Freight railroads move just about everything -- from lumber to vegetables, from coal to orange juice, from grain to automobiles, from chemicals to scrap iron -- and connect businesses with each other across the country and with markets overseas. And they contribute billions of dollars to the economy through investments, wages, purchases and taxes.

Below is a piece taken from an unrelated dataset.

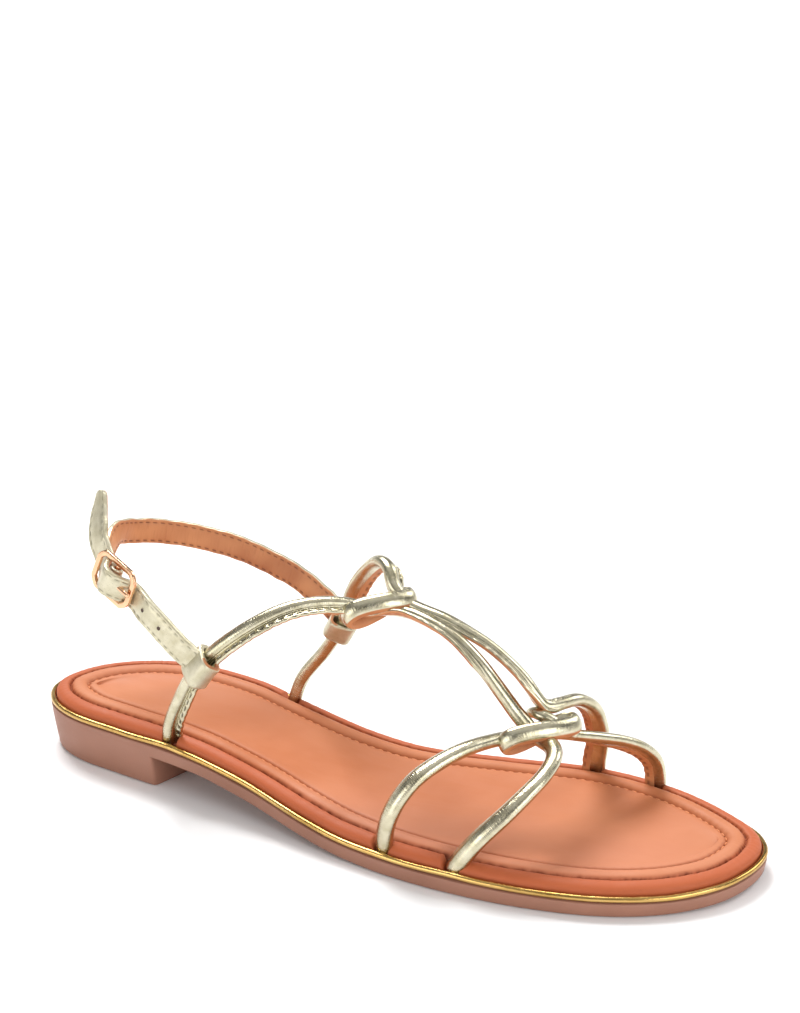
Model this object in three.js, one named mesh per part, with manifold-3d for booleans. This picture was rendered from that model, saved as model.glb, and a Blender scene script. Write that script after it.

America's Freight Railroads Carry

  • More than 40 percent of the nation's intercity freight;

  • 70 percent of vehicles from domestic manufacturers;

  • 64 percent of the nation's coal, which generates 36 percent of the nation's electricity; and

  • 40 percent of the nation's grain.

    ...and Move Tens of Millions of Tons Every Day

  • Class I railroad freight volume in 1998 was 1.38 trillion ton-miles. U.S. railroads hauled nearly 26 million carloads of freight in 1998, including nearly 8.8 million intermodal trailers and containers. Intermodal volume has nearly tripled since 1980.

  • Class I railroads operated 20,261 locomotives in 1998 which hauled a fleet of 1,315,667 freight cars with an aggregate capacity of 127.8 million tons -- an increase of 18 percent since 1990. It would take three million trucks to equal the capacity of the rail car fleet.

  • U.S. railroads owned and maintained more than 132,000 route miles in 1998, enough to circle the globe more than five times.

    Railroads Move Freight at a Lower Cost Than Ever Before

  • On average it costs 26 percent less to move freight by rail now than it did in 1981, and 57 percent less in inflation-adjusted dollars. These reductions have saved American consumers tens of billions of dollars.

    Railroads Directly Boost the Economy

  • U.S. freight railroads directly contribute $13 billion a year to the economy in wages and benefits to more than 200,000 employees and billions more in purchases from suppliers.

  • Almost 700,000 retired railroad workers and family members receive $8 billion in retirement benefits each year.

  • In 1998, Class I railroads paid $2.1 billion in payroll taxes, $724 million in federal income taxes (in addition to incurring $850 million in deferred income tax liability), and nearly $890 million in other taxes.